Im Herbst steht die erste Bundestagswahl nach der Ära Merkel bevor. Dort werden Weichen für die Zukunft dieses Landes gestellt und damit auch für den Weg, den Europa geht. Wir kämpfen für andere gesellschaftliche Mehrheiten. Viele Menschen haben sich noch nicht entschieden. Viele Menschen haben zuletzt nicht mehr gewählt. Wir sehen darin auch einen Auftrag, sie für linke Politik zu begeistern. Denn wir wissen, dass große Mehrheiten in diesem Land für soziale Gerechtigkeit und konsequenten Klimaschutz sind. Hier liegt für uns Linke eine Verantwortung: das Potenzial für Veränderungen zu nutzen.

Unser Auftrag ist es, nicht nur das Richtige zu sagen, sondern auch auszustrahlen, das und wie man es durchsetzen kann. Wir kämpfen dafür, dass das längst Überfällige an sozialen Veränderungen auch verwirklicht wird. Druck von der Straße braucht Adressaten und Verstärker im Parlament. Und Politik in Institutionen braucht den Treibstoff des gesellschaftlichen Aufbruchs, um voranzukommen. Die Linke ist kompromissbereit, was die Schrittlänge angeht. Aber die Richtung des Schrittes muss stimmen.

IV.

Wir wissen darum, dass eine solche Politik der Veränderung im Sinne der Gesellschaft auf die Widerstände mächtiger Interessen stoßen wird. Es ist demokratiegefährdend, wenn zehn Prozent der Menschen zwei Drittel des Vermögens besitzen. Kapitalismus ist aber im Grundgesetz nicht festgeschrieben. Dort steht aber verbürgt, das Eigentum dem Gemeinwohl verpflichtet und die Menschenwürde unantastbar ist. Die kapitalistische Eigentumsordnung stellt die Erfolge sozialer Politik immer wieder infrage, weshalb auch das System verändert werden muss. Wir wollen Einstiege in einen sozialen und ökologischen Systemwandel. Unsere Vision ist der demokratische Sozialismus.

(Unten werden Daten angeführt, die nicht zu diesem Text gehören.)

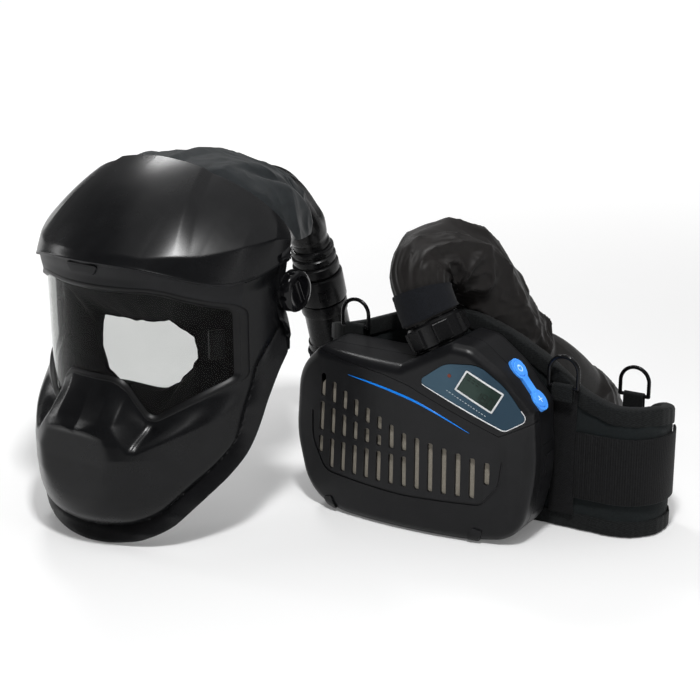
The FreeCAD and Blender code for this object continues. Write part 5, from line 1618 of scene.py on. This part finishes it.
# ---------------------------------------------------------------- finishes of the CAD nodes
FINISH = {
    "shell_matte": ["lens_clips"], "harness": ["headband", "crown_straps", "side_arms",
                                               "ratchet_housing"],
    "knob": ["ratchet_knob"], "steel": ["pivot_bolts", "pivot_washers", "casing_screws", "motor"],
    "duct": ["outlet_collar", "outlet_spigot"],
    "casing": ["front_cover", "upper_casing", "rear_casing", "cover_clips", "battery",
               "battery_latch", "belt_bracket"],
    "label": ["control_label"], "bezel": ["lcd_bezel"], "display": ["lcd"], "lamp": ["status_led"],
    "key_blue": ["keypad", "power_button", "flow_button"],
    "filter": ["prefilter", "hepa_filter"], "rubber": ["filter_seal"],
    "fan": ["fan_housing", "impeller"], "board": ["circuit_board"],
    "ring_wire": ["ring_left", "ring_middle", "ring_right"],
    "buckle": ["buckle_socket", "buckle_plug", "strap_slider"],
}
for key, names in FINISH.items():
    for name in names:
        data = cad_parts[name].data
        data.materials.clear()
        data.materials.append(MATERIALS[key])


# ---------------------------------------------------------------- stage and light
FLOOR_HALF = 30
GLOW_RANGE = {"From Min": 0.45, "From Max": 2.2, "To Min": 0.12, "To Max": 0.68}
# name, place, aim, width, height, power
LAMPS = [("key", (0.42, -0.62, 1.55), (-0.12, -0.05, 0.25), 0.15, 0.24, 19),
         ("back", (-1.0, 0.75, 1.35), (-0.13, 0, 0.28), 0.34, 0.34, 8),
         ("right", (1.5, -0.4, 0.6), (-0.05, 0, 0.15), 0.2, 0.8, 1.5),
         ("left", (-1.5, -0.3, 0.6), (-0.15, 0, 0.2), 0.15, 0.8, 3)]


def make_stage():
    """Pale floor that glows more away from the object, a soft overhead sun and four lamps."""
    mesh = bpy.data.meshes.new("floor")
    corners = [(x * FLOOR_HALF, y * FLOOR_HALF, 0) for x, y in ((-1, -1), (1, -1), (1, 1), (-1, 1))]
    mesh.from_pydata(corners, [], [(0, 1, 2, 3)])
    floor = new_object("floor", mesh)
    material, tree, shader = new_material("floor")
    settings(shader, Base_Color=(0.80, 0.80, 0.80, 1), Roughness=0.7, Specular_IOR_Level=0.2,
             Emission_Color=(1, 1, 1, 1))
    coords = node(tree, "TexCoord")
    reach = node(tree, "VectorMath", operation="LENGTH")
    spread = node(tree, "MapRange", interpolation_type="SMOOTHSTEP")
    for key, value in GLOW_RANGE.items():
        spread.inputs[key].default_value = value
    tree.links.new(coords.outputs["Object"], reach.inputs[0])
    tree.links.new(reach.outputs["Value"], spread.inputs["Value"])
    tree.links.new(spread.outputs["Result"], shader.inputs["Emission Strength"])
    mesh.materials.append(material)
    world = bpy.data.worlds.new("studio")
    world.use_nodes = True
    settings(world.node_tree.nodes["Background"], Color=(1, 1, 1, 1), Strength=0.13)
    bpy.context.scene.world = world
    sun = bpy.data.lights.new("overhead", "SUN")
    sun.energy = 0.95
    sun.angle = math.radians(80)
    new_object("overhead", sun).rotation_euler = (math.radians(-12), math.radians(8), 0)
    for name, spot, aim, wide, tall, power in LAMPS:
        data = bpy.data.lights.new(name, "AREA")
        data.shape = "RECTANGLE"
        data.size = wide
        data.size_y = tall
        data.energy = power
        lamp = new_object(name, data)
        lamp.location = spot
        lamp.rotation_mode = "QUATERNION"
        lamp.rotation_quaternion = (Vector(aim) - Vector(spot)).to_track_quat("-Z", "Y")
    bpy.context.scene.view_settings.view_transform = "Standard"


make_stage()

Unsere Politik ist radikal, weil sie die Wurzel der Probleme nicht ausblendet, und sie ist pragmatisch, weil wir auf die Durchsetzung von konkreten Verbesserungen orientiert sind. Wir wollen wirkliche Veränderung. Wir wollen linke Verlässlichkeit demonstrieren und zeigen: Wir machen einen Unterschied. Es lohnt sich.

Wir haben als Linke tolle Menschen als Mitstreiter*innen. Vertrauen wir uns, damit andere uns vertrauen. Verändern auch wir uns, damit Veränderung gelingt. Radikal und realistisch. Für einen neuen linken Aufbruch.